What needs to be done ▸
Every line below is to be quoted exactly, with nothing added or dropped.

Dataset section ▸
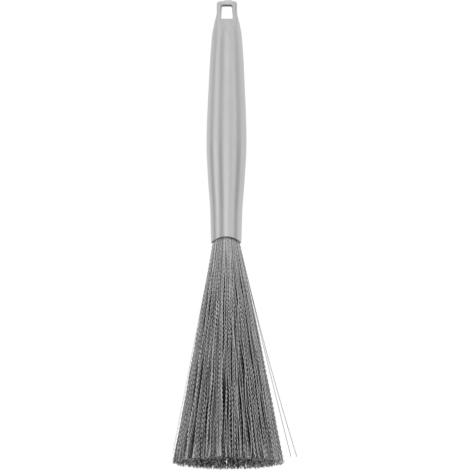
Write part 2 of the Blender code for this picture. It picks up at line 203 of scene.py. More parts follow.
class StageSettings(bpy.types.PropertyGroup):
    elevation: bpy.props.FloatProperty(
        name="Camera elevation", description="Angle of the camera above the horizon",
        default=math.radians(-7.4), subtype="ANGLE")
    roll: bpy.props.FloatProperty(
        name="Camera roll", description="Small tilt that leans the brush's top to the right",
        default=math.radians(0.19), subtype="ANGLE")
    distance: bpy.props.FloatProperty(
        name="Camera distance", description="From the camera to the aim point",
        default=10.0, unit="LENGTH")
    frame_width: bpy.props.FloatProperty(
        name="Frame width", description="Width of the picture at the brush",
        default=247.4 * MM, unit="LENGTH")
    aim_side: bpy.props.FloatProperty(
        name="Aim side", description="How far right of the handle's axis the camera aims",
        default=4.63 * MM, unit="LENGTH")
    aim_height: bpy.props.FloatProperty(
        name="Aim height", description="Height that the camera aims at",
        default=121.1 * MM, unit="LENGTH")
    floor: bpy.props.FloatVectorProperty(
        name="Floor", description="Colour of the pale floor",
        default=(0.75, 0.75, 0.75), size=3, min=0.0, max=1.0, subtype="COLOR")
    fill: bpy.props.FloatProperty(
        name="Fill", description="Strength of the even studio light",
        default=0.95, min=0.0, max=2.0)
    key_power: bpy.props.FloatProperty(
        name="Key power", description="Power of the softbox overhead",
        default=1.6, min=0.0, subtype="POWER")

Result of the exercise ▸
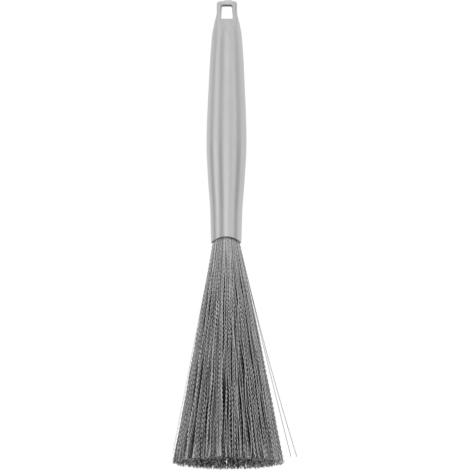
Write part 2 of the Blender code for this picture. It picks up at line 203 of scene.py. More parts follow.
class StageSettings(bpy.types.PropertyGroup):
    elevation: bpy.props.FloatProperty(
        name="Camera elevation", description="Angle of the camera above the horizon",
        default=math.radians(-7.4), subtype="ANGLE")
    roll: bpy.props.FloatProperty(
        name="Camera roll", description="Small tilt that leans the brush's top to the right",
        default=math.radians(0.19), subtype="ANGLE")
    distance: bpy.props.FloatProperty(
        name="Camera distance", description="From the camera to the aim point",
        default=10.0, unit="LENGTH")
    frame_width: bpy.props.FloatProperty(
        name="Frame width", description="Width of the picture at the brush",
        default=247.4 * MM, unit="LENGTH")
    aim_side: bpy.props.FloatProperty(
        name="Aim side", description="How far right of the handle's axis the camera aims",
        default=4.63 * MM, unit="LENGTH")
    aim_height: bpy.props.FloatProperty(
        name="Aim height", description="Height that the camera aims at",
        default=121.1 * MM, unit="LENGTH")
    floor: bpy.props.FloatVectorProperty(
        name="Floor", description="Colour of the pale floor",
        default=(0.75, 0.75, 0.75), size=3, min=0.0, max=1.0, subtype="COLOR")
    fill: bpy.props.FloatProperty(
        name="Fill", description="Strength of the even studio light",
        default=0.95, min=0.0, max=2.0)
    key_power: bpy.props.FloatProperty(
        name="Key power", description="Power of the softbox overhead",
        default=1.6, min=0.0, subtype="POWER")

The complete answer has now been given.